--- Your objective ---
Repeat exactly, and only, the lines below starting at the line that contains "plug_shoulder_radius, shoulder_height), shoulder_rounding)" and ending at the line that contains "# bend and reflect.", inclusive of both.

--- Data shown ---
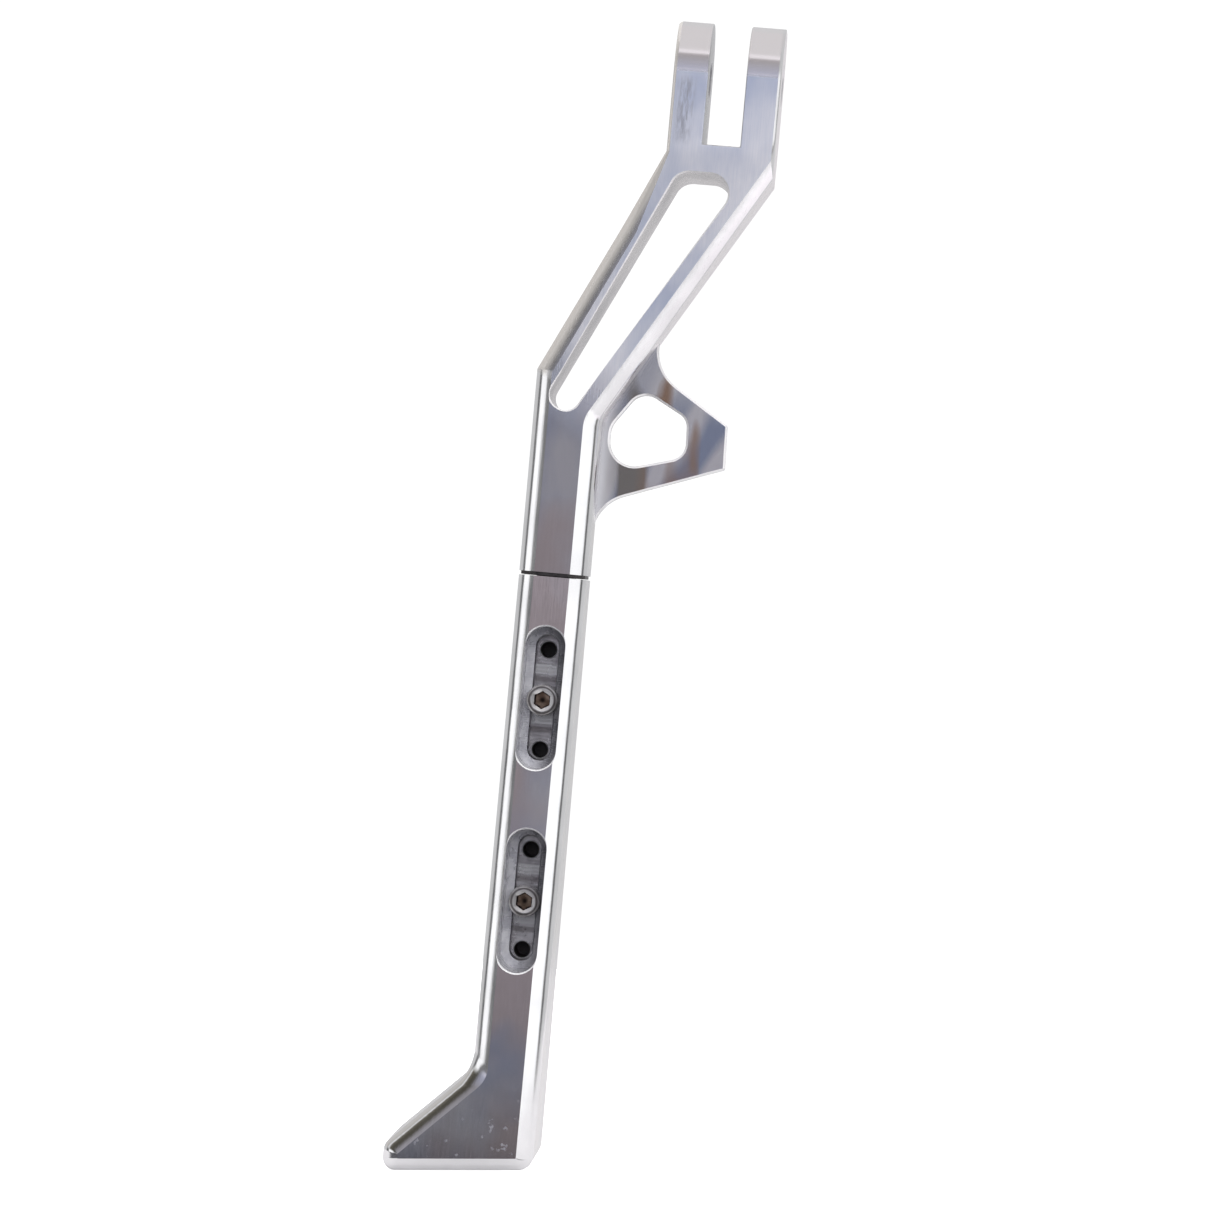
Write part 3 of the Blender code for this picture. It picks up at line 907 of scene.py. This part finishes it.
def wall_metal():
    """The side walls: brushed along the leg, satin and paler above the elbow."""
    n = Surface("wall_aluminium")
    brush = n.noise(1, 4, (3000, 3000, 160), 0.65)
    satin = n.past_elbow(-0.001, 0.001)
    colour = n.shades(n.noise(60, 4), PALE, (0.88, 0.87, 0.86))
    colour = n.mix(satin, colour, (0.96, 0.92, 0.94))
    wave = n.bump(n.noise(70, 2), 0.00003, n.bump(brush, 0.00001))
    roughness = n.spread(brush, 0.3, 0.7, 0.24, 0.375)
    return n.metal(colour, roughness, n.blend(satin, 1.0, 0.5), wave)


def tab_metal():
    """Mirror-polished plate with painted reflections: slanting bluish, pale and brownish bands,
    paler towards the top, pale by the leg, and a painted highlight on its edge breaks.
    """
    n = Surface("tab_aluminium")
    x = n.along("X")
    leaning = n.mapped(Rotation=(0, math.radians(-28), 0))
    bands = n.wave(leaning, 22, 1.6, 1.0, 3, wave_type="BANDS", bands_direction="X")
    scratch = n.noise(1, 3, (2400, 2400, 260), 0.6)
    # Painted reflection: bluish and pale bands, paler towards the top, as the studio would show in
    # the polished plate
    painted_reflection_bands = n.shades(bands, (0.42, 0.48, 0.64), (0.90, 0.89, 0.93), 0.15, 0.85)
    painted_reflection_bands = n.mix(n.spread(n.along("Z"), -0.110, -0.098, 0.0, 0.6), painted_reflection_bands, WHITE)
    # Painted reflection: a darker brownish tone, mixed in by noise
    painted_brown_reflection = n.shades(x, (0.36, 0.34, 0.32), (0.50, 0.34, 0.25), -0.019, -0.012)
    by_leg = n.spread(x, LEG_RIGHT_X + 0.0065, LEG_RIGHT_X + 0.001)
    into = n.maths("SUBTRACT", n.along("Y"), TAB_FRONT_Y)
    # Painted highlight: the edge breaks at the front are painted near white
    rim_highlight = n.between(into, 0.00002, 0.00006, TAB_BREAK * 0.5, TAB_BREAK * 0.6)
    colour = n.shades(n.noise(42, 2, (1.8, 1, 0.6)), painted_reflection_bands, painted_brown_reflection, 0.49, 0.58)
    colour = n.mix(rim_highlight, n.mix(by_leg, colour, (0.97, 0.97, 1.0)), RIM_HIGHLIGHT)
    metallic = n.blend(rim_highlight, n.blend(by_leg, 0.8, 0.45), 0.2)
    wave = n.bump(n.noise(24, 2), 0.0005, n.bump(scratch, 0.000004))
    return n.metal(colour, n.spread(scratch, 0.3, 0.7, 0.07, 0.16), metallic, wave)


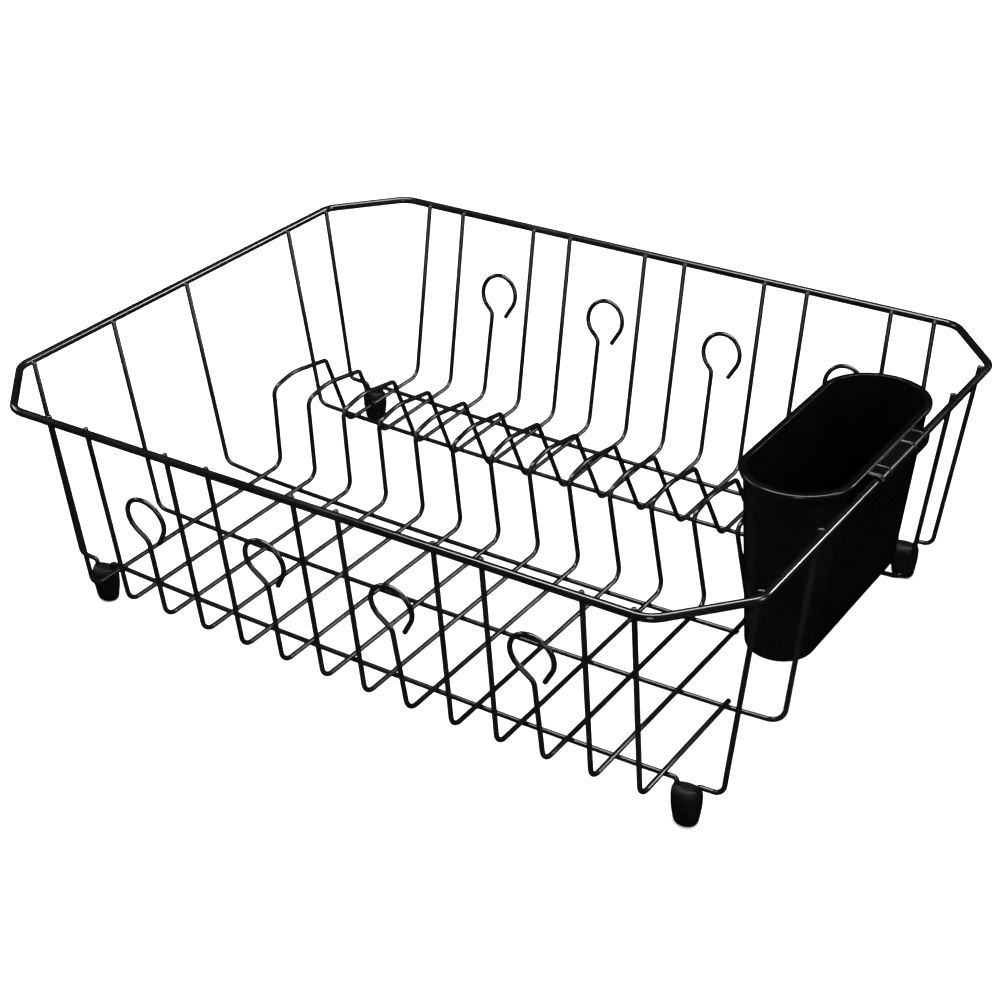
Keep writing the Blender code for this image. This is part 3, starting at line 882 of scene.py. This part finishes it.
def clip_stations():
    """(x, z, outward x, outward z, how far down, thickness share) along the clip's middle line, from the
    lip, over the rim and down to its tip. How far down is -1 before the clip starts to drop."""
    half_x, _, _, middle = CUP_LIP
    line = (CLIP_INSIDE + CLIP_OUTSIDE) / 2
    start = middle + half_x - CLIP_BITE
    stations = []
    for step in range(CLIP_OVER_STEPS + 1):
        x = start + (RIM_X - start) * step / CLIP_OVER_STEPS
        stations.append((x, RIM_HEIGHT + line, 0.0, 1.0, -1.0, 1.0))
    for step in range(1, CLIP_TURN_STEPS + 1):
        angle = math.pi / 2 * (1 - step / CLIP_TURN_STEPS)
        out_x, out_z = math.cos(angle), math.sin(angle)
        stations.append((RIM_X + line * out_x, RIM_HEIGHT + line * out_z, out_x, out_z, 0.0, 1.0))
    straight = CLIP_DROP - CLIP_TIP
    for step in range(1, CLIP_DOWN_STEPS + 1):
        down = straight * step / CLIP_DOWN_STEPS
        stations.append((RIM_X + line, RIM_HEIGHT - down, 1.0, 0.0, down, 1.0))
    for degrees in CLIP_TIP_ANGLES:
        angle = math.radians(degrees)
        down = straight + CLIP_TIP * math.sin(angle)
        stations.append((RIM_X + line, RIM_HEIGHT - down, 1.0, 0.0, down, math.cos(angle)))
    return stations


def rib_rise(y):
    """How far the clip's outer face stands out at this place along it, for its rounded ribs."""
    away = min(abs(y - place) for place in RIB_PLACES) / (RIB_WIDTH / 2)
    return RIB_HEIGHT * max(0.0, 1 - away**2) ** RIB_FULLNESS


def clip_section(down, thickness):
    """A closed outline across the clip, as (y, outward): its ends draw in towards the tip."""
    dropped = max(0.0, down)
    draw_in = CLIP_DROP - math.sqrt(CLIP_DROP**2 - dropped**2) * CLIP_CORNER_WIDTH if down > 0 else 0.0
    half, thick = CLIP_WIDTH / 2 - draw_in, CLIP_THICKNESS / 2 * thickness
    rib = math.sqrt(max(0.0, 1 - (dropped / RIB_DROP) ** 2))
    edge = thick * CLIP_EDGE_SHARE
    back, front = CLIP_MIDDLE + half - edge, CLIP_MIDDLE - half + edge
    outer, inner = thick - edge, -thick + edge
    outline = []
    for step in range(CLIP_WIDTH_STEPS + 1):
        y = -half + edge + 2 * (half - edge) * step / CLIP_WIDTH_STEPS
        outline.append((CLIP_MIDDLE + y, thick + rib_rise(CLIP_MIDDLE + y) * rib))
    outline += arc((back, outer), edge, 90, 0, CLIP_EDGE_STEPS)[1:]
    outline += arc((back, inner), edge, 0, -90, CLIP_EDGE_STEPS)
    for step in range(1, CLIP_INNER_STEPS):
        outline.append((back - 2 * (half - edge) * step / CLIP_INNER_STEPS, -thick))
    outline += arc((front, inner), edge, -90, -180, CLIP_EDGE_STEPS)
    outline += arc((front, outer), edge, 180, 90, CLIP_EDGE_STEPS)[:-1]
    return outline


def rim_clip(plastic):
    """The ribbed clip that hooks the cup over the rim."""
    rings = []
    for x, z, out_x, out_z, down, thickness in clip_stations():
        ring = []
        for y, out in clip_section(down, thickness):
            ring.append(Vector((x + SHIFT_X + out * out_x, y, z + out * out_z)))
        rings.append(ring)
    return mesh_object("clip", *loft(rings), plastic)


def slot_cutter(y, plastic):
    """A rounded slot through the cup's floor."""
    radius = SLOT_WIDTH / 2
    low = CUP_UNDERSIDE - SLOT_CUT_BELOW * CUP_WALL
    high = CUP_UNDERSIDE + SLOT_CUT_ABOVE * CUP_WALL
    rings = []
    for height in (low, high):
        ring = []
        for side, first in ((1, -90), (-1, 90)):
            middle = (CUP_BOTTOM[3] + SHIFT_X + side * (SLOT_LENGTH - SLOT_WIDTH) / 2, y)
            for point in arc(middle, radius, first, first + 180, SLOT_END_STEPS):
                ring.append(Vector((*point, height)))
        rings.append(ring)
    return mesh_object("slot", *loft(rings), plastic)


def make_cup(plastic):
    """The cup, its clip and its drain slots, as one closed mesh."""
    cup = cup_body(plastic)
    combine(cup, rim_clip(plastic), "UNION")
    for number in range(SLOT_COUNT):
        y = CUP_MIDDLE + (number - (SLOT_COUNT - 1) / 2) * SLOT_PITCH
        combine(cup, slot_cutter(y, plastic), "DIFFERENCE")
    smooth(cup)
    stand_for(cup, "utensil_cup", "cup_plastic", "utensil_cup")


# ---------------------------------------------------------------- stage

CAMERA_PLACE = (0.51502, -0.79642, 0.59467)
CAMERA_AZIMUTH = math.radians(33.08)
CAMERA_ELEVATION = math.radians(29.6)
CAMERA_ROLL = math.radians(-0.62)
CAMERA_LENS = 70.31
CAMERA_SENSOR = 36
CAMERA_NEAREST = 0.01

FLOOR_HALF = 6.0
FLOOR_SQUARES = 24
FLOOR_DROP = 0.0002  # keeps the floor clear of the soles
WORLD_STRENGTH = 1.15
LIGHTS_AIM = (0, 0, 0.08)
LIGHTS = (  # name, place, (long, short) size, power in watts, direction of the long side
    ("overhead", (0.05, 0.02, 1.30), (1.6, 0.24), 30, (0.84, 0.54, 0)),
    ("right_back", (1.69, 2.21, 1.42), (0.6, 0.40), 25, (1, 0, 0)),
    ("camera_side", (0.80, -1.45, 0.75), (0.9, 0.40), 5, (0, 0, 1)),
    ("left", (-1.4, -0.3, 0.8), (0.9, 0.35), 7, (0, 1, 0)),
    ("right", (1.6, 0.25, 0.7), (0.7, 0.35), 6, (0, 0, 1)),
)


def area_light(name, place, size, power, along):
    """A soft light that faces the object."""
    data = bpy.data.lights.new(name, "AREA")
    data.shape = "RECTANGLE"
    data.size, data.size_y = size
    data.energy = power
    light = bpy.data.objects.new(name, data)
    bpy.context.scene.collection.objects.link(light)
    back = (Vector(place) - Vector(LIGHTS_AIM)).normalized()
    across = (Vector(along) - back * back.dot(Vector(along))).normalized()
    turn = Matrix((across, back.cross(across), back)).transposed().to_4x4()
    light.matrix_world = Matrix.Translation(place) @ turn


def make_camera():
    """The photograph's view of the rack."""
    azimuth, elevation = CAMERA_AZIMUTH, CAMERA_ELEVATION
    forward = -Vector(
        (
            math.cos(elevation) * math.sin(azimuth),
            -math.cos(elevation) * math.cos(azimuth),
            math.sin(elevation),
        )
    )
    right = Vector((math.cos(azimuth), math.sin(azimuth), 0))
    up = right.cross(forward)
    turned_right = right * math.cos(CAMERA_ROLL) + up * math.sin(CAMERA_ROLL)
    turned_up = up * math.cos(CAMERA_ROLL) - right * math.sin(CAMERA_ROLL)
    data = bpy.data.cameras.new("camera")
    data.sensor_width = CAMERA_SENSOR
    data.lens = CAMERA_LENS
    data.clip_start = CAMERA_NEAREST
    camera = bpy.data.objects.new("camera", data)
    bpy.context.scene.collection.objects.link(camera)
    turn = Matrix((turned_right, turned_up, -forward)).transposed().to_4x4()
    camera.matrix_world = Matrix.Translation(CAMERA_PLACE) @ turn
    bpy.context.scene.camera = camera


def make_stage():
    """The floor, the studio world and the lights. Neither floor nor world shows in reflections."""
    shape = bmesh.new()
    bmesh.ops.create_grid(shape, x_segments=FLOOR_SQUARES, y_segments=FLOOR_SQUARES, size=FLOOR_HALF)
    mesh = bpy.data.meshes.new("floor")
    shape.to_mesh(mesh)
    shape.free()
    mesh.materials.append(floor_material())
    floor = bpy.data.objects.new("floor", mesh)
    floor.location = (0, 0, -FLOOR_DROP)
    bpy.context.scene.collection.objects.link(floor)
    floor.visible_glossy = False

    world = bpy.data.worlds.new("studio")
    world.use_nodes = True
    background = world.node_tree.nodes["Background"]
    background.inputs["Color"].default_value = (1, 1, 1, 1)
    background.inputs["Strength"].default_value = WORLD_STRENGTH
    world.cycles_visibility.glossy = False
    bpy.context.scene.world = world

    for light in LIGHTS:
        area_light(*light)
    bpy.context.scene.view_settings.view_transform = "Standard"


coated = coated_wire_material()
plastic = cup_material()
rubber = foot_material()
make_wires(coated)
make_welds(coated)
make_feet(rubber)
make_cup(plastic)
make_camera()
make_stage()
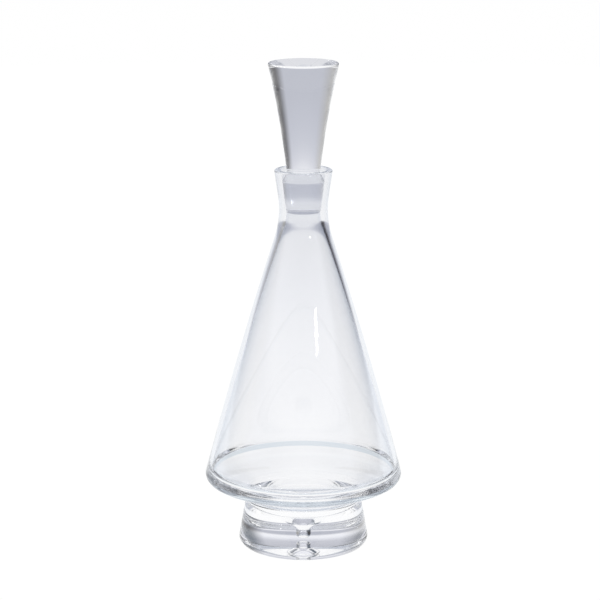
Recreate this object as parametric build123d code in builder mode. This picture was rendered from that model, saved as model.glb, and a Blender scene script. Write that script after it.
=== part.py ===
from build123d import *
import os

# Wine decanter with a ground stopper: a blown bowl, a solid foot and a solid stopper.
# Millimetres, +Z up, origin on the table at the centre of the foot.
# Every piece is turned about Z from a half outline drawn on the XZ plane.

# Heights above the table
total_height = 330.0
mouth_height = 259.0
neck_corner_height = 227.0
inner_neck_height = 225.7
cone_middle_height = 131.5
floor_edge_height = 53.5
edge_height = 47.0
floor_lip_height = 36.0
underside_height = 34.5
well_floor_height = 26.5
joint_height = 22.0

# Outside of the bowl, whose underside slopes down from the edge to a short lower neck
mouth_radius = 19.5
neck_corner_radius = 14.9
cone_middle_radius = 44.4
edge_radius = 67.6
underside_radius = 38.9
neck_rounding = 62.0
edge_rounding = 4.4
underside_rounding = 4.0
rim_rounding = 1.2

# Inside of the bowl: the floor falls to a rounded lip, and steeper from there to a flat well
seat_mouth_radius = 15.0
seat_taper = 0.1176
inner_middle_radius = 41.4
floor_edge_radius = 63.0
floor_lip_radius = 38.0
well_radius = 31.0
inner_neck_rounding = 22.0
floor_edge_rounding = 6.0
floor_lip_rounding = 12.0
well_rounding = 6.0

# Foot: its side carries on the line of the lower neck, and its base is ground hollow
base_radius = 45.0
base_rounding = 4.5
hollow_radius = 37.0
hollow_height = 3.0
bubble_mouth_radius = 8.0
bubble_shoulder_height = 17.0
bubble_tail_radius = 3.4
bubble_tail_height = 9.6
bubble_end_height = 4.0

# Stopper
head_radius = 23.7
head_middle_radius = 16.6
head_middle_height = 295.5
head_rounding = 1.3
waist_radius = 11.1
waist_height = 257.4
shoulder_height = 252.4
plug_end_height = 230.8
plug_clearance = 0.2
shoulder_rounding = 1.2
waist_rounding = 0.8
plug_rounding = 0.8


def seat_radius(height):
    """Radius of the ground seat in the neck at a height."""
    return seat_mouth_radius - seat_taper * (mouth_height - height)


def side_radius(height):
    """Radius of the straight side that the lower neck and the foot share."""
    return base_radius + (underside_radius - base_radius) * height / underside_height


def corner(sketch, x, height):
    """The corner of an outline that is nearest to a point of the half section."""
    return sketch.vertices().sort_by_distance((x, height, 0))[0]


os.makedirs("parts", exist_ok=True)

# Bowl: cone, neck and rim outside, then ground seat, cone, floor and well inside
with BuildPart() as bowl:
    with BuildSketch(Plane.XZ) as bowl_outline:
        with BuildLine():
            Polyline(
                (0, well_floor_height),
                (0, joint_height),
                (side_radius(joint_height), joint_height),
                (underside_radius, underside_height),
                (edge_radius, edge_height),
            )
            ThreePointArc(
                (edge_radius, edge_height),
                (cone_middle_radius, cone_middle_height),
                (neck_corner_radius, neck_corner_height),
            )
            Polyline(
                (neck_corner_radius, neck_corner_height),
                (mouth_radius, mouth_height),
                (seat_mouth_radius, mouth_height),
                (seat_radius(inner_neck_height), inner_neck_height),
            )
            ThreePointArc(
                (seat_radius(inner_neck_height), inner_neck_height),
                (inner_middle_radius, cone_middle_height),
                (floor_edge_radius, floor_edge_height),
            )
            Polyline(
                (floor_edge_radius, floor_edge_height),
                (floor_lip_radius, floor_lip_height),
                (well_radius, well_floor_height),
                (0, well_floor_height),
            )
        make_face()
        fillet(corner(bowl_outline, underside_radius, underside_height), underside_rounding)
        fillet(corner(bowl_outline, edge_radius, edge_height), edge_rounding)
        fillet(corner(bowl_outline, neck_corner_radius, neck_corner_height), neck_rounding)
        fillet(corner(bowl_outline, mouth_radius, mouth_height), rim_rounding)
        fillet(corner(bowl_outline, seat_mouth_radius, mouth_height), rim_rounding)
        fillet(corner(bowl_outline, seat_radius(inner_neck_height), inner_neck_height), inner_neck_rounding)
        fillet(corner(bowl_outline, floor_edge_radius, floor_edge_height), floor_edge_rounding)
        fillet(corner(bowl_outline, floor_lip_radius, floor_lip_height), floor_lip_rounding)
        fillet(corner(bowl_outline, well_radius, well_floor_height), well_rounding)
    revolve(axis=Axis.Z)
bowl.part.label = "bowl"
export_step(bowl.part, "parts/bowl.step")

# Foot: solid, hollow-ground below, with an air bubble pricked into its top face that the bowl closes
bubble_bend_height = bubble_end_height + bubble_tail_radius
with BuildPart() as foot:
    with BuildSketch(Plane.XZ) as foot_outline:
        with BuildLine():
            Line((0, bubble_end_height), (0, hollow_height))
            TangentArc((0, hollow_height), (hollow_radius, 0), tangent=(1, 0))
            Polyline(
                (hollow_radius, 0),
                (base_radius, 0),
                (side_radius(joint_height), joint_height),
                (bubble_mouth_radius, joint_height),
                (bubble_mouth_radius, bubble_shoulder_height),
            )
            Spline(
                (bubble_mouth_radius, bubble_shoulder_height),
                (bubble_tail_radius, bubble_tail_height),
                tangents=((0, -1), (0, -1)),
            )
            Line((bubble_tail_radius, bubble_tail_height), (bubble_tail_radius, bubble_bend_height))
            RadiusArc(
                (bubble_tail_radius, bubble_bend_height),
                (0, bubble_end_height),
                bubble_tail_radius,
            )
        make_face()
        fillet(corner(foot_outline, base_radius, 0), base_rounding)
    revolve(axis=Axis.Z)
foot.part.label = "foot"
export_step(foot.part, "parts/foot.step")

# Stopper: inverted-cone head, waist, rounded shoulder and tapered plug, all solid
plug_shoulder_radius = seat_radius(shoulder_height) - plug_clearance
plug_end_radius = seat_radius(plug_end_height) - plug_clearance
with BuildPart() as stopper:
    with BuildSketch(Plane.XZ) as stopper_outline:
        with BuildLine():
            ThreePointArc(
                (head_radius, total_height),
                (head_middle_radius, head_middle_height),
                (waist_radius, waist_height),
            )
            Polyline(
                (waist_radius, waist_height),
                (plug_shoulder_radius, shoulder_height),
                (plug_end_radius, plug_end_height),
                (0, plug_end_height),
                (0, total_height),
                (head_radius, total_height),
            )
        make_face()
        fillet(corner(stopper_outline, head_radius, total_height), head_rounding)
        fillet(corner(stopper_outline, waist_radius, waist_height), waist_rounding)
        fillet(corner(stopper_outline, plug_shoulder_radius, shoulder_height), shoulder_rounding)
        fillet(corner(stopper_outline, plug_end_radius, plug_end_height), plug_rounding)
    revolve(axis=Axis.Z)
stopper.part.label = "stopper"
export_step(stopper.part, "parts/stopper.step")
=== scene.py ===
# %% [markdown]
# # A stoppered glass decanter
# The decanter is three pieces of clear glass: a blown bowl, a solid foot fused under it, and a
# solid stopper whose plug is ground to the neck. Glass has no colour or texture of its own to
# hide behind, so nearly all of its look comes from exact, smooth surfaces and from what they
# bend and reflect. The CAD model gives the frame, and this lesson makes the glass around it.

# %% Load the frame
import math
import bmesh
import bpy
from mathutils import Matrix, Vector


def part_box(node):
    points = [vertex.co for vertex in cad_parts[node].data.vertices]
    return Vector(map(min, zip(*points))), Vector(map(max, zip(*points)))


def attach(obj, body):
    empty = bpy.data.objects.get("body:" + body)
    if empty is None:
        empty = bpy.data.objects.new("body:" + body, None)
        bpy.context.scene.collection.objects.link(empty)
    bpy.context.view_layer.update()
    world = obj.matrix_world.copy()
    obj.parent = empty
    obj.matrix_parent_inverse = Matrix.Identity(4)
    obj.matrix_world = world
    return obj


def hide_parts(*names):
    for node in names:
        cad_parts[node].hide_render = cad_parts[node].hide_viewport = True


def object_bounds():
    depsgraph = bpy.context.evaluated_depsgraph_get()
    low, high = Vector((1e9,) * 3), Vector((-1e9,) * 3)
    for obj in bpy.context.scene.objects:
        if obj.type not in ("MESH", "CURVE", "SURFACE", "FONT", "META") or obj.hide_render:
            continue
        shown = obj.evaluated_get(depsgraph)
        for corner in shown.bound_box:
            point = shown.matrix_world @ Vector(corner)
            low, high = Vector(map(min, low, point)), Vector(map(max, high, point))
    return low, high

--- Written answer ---
        fillet(corner(stopper_outline, plug_shoulder_radius, shoulder_height), shoulder_rounding)
        fillet(corner(stopper_outline, plug_end_radius, plug_end_height), plug_rounding)
    revolve(axis=Axis.Z)
stopper.part.label = "stopper"
export_step(stopper.part, "parts/stopper.step")
=== scene.py ===
# %% [markdown]
# # A stoppered glass decanter
# The decanter is three pieces of clear glass: a blown bowl, a solid foot fused under it, and a
# solid stopper whose plug is ground to the neck. Glass has no colour or texture of its own to
# hide behind, so nearly all of its look comes from exact, smooth surfaces and from what they
# bend and reflect. The CAD model gives the frame, and this lesson makes the glass around it.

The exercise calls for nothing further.